Take the listing and print it in full, exactly as given.

Data segment —

§ §

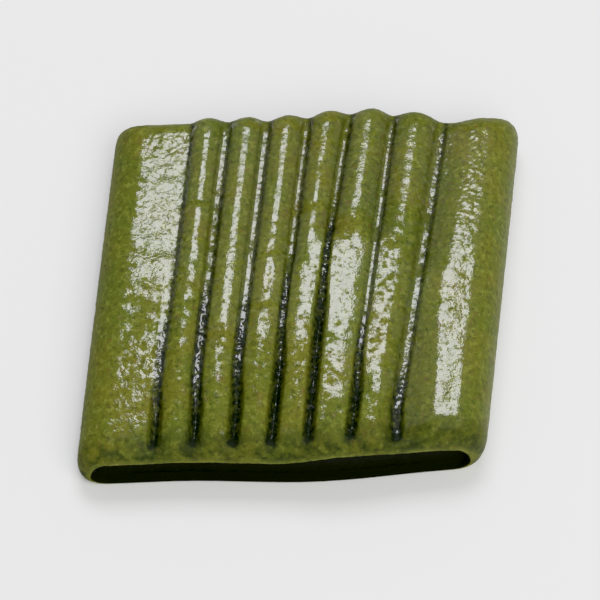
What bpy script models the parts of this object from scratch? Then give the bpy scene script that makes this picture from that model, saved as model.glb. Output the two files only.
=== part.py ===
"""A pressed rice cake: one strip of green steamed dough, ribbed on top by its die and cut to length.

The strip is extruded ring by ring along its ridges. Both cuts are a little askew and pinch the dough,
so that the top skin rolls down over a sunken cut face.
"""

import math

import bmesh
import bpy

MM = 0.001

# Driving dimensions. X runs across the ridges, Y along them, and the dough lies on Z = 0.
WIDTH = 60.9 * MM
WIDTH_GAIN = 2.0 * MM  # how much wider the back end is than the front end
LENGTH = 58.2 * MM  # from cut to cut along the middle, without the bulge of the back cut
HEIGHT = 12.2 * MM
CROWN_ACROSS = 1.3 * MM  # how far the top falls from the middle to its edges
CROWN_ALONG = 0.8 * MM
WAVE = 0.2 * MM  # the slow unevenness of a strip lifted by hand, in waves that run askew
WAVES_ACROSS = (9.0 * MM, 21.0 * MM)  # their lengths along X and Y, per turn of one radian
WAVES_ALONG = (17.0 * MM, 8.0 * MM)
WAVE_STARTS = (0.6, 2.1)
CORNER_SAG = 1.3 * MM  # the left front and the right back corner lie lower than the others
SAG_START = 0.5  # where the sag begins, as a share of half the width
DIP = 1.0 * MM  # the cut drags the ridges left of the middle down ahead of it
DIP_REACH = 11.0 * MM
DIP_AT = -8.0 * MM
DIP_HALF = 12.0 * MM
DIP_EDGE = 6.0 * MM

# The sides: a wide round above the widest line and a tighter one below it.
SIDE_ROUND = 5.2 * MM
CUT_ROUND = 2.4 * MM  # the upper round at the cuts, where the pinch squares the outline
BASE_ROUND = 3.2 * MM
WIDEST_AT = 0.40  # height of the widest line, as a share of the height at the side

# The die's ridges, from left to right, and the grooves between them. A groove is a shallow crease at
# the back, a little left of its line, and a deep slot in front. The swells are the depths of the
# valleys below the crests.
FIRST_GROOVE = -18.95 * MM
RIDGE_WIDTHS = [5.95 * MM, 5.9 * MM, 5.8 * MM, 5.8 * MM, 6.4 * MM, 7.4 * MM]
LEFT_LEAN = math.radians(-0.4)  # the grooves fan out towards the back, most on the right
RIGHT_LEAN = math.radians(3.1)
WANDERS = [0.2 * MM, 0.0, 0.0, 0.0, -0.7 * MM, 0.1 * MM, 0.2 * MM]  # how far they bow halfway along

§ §

Correct answer —
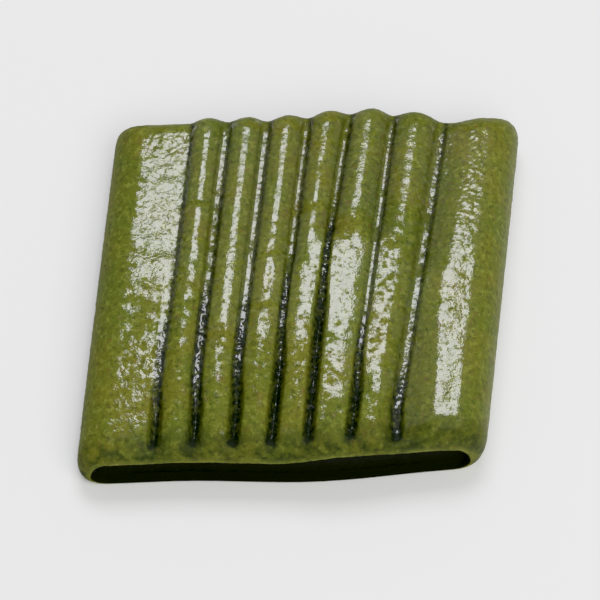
What bpy script models the parts of this object from scratch? Then give the bpy scene script that makes this picture from that model, saved as model.glb. Output the two files only.
=== part.py ===
"""A pressed rice cake: one strip of green steamed dough, ribbed on top by its die and cut to length.

The strip is extruded ring by ring along its ridges. Both cuts are a little askew and pinch the dough,
so that the top skin rolls down over a sunken cut face.
"""

import math

import bmesh
import bpy

MM = 0.001

# Driving dimensions. X runs across the ridges, Y along them, and the dough lies on Z = 0.
WIDTH = 60.9 * MM
WIDTH_GAIN = 2.0 * MM  # how much wider the back end is than the front end
LENGTH = 58.2 * MM  # from cut to cut along the middle, without the bulge of the back cut
HEIGHT = 12.2 * MM
CROWN_ACROSS = 1.3 * MM  # how far the top falls from the middle to its edges
CROWN_ALONG = 0.8 * MM
WAVE = 0.2 * MM  # the slow unevenness of a strip lifted by hand, in waves that run askew
WAVES_ACROSS = (9.0 * MM, 21.0 * MM)  # their lengths along X and Y, per turn of one radian
WAVES_ALONG = (17.0 * MM, 8.0 * MM)
WAVE_STARTS = (0.6, 2.1)
CORNER_SAG = 1.3 * MM  # the left front and the right back corner lie lower than the others
SAG_START = 0.5  # where the sag begins, as a share of half the width
DIP = 1.0 * MM  # the cut drags the ridges left of the middle down ahead of it
DIP_REACH = 11.0 * MM
DIP_AT = -8.0 * MM
DIP_HALF = 12.0 * MM
DIP_EDGE = 6.0 * MM

# The sides: a wide round above the widest line and a tighter one below it.
SIDE_ROUND = 5.2 * MM
CUT_ROUND = 2.4 * MM  # the upper round at the cuts, where the pinch squares the outline
BASE_ROUND = 3.2 * MM
WIDEST_AT = 0.40  # height of the widest line, as a share of the height at the side

# The die's ridges, from left to right, and the grooves between them. A groove is a shallow crease at
# the back, a little left of its line, and a deep slot in front. The swells are the depths of the
# valleys below the crests.
FIRST_GROOVE = -18.95 * MM
RIDGE_WIDTHS = [5.95 * MM, 5.9 * MM, 5.8 * MM, 5.8 * MM, 6.4 * MM, 7.4 * MM]
LEFT_LEAN = math.radians(-0.4)  # the grooves fan out towards the back, most on the right
RIGHT_LEAN = math.radians(3.1)
WANDERS = [0.2 * MM, 0.0, 0.0, 0.0, -0.7 * MM, 0.1 * MM, 0.2 * MM]  # how far they bow halfway along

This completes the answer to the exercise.